RECORDED DATA:
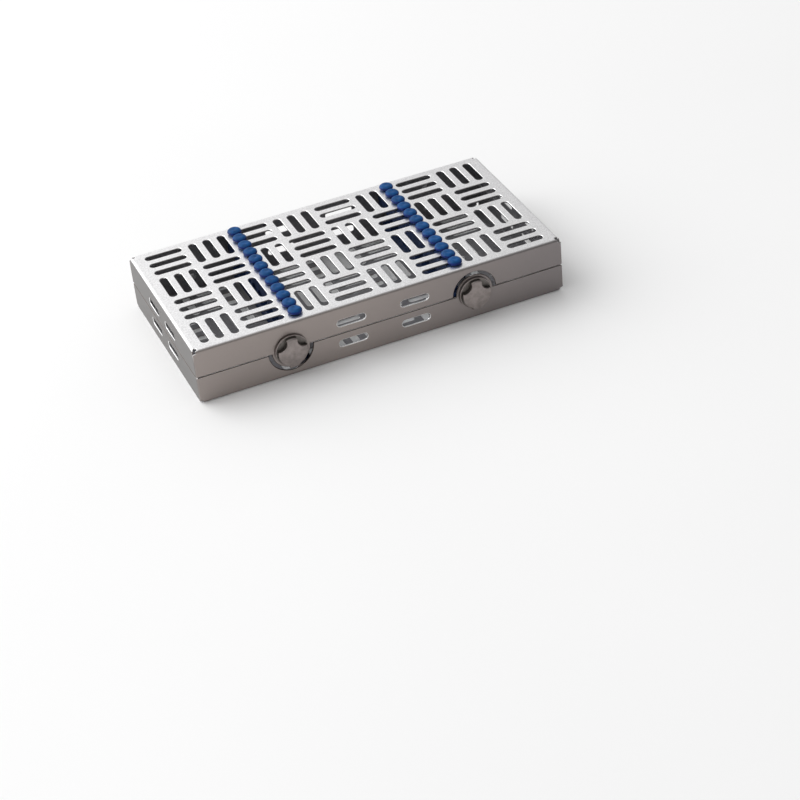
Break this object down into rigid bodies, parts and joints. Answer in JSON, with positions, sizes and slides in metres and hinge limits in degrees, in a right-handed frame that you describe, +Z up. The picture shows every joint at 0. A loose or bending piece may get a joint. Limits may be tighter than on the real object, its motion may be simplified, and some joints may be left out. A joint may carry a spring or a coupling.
{
  "type": "dental instrument cassette",
  "caption": "Pierced stainless steel cassette for dental hand instruments, with a hinged lid, turning latch knobs and silicone holding strips.",
  "frame": {"origin": "middle of the base's flat underside", "axes": "+Z up through the lid, +X to the right along the latch wall, +Y back to the hinges"},
  "size_m": [0.205, 0.113, 0.0345],
  "materials": {
    "tray_steel": "electropolished sheet with a fine satin grain",
    "cast_steel": "satin investment casting with soft edges",
    "bright_steel": "bright drawn or stamped steel",
    "silicone": "smooth royal blue silicone with a soft sheen"
  },
  "bodies": {
    "base": {"base_tray": "tray_steel", "rail_channel_left": "bright_steel", "rail_channel_right": "bright_steel", "base_rail_left": "silicone", "base_rail_right": "silicone", "hinge_base_leaf_left": "bright_steel", "hinge_base_leaf_right": "bright_steel", "hinge_pin_left": "bright_steel", "hinge_pin_right": "bright_steel", "base_rivet_left_outer": "bright_steel", "base_rivet_left_inner": "bright_steel", "base_rivet_right_outer": "bright_steel", "base_rivet_right_inner": "bright_steel", "latch_keeper_left": "bright_steel"},
    "lid": {"lid_tray": "tray_steel", "lid_strip_left": "silicone", "lid_strip_right": "silicone", "hinge_lid_leaf_left": "bright_steel", "hinge_lid_leaf_right": "bright_steel", "lid_rivet_left_outer": "bright_steel", "lid_rivet_left_inner": "bright_steel", "lid_rivet_right_outer": "bright_steel", "lid_rivet_right_inner": "bright_steel", "latch_keeper_right": "bright_steel"},
    "left_latch": {"latch_knob_left": "cast_steel", "latch_spindle_left": "bright_steel", "latch_washer_left": "bright_steel", "latch_cam_left": "bright_steel"},
    "right_latch": {"latch_knob_right": "cast_steel", "latch_spindle_right": "bright_steel", "latch_washer_right": "bright_steel", "latch_cam_right": "bright_steel"}
  },
  "joints": [
    {"name": "lid_hinge", "type": "hinge", "parent": "base", "child": "lid", "pos_m": [0, 0.0545, 0.0159], "axis": [-1, 0, 0], "range_deg": [0, 165]},
    {"name": "left_latch_turn", "type": "hinge", "parent": "lid", "child": "left_latch", "pos_m": [-0.0515, -0.052, 0.0159], "axis": [0, 1, 0], "range_deg": [0, 90]},
    {"name": "right_latch_turn", "type": "hinge", "parent": "base", "child": "right_latch", "pos_m": [0.0515, -0.052, 0.0159], "axis": [0, 1, 0], "range_deg": [0, 90]}
  ]
}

WHAT IS BEING ASKED:
Please output the complete data exactly.

ANSWER TO THE EXERCISE:
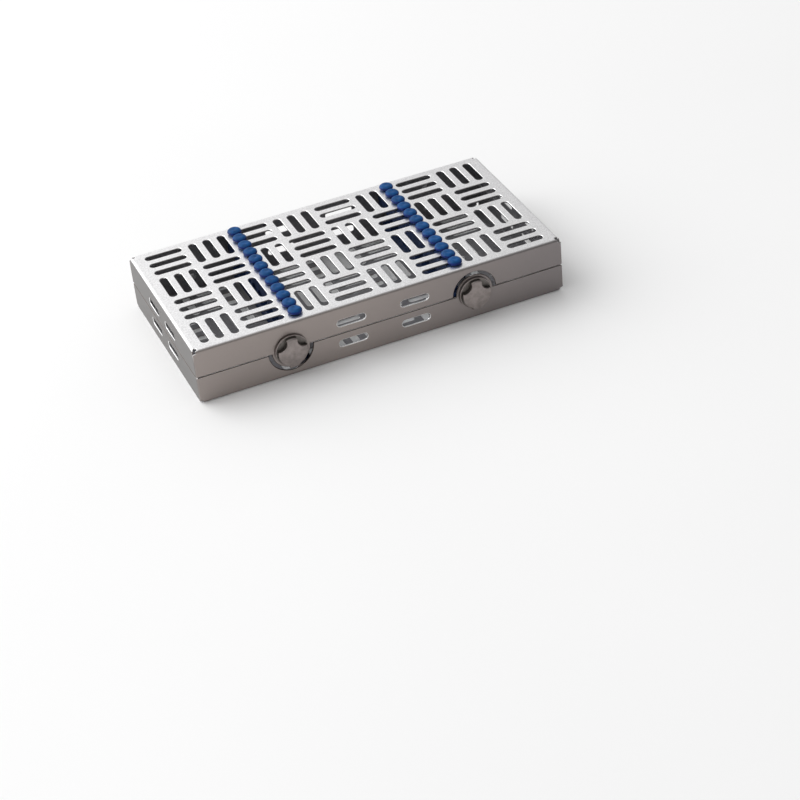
Break this object down into rigid bodies, parts and joints. Answer in JSON, with positions, sizes and slides in metres and hinge limits in degrees, in a right-handed frame that you describe, +Z up. The picture shows every joint at 0. A loose or bending piece may get a joint. Limits may be tighter than on the real object, its motion may be simplified, and some joints may be left out. A joint may carry a spring or a coupling.
{
  "type": "dental instrument cassette",
  "caption": "Pierced stainless steel cassette for dental hand instruments, with a hinged lid, turning latch knobs and silicone holding strips.",
  "frame": {"origin": "middle of the base's flat underside", "axes": "+Z up through the lid, +X to the right along the latch wall, +Y back to the hinges"},
  "size_m": [0.205, 0.113, 0.0345],
  "materials": {
    "tray_steel": "electropolished sheet with a fine satin grain",
    "cast_steel": "satin investment casting with soft edges",
    "bright_steel": "bright drawn or stamped steel",
    "silicone": "smooth royal blue silicone with a soft sheen"
  },
  "bodies": {
    "base": {"base_tray": "tray_steel", "rail_channel_left": "bright_steel", "rail_channel_right": "bright_steel", "base_rail_left": "silicone", "base_rail_right": "silicone", "hinge_base_leaf_left": "bright_steel", "hinge_base_leaf_right": "bright_steel", "hinge_pin_left": "bright_steel", "hinge_pin_right": "bright_steel", "base_rivet_left_outer": "bright_steel", "base_rivet_left_inner": "bright_steel", "base_rivet_right_outer": "bright_steel", "base_rivet_right_inner": "bright_steel", "latch_keeper_left": "bright_steel"},
    "lid": {"lid_tray": "tray_steel", "lid_strip_left": "silicone", "lid_strip_right": "silicone", "hinge_lid_leaf_left": "bright_steel", "hinge_lid_leaf_right": "bright_steel", "lid_rivet_left_outer": "bright_steel", "lid_rivet_left_inner": "bright_steel", "lid_rivet_right_outer": "bright_steel", "lid_rivet_right_inner": "bright_steel", "latch_keeper_right": "bright_steel"},
    "left_latch": {"latch_knob_left": "cast_steel", "latch_spindle_left": "bright_steel", "latch_washer_left": "bright_steel", "latch_cam_left": "bright_steel"},
    "right_latch": {"latch_knob_right": "cast_steel", "latch_spindle_right": "bright_steel", "latch_washer_right": "bright_steel", "latch_cam_right": "bright_steel"}
  },
  "joints": [
    {"name": "lid_hinge", "type": "hinge", "parent": "base", "child": "lid", "pos_m": [0, 0.0545, 0.0159], "axis": [-1, 0, 0], "range_deg": [0, 165]},
    {"name": "left_latch_turn", "type": "hinge", "parent": "lid", "child": "left_latch", "pos_m": [-0.0515, -0.052, 0.0159], "axis": [0, 1, 0], "range_deg": [0, 90]},
    {"name": "right_latch_turn", "type": "hinge", "parent": "base", "child": "right_latch", "pos_m": [0.0515, -0.052, 0.0159], "axis": [0, 1, 0], "range_deg": [0, 90]}
  ]
}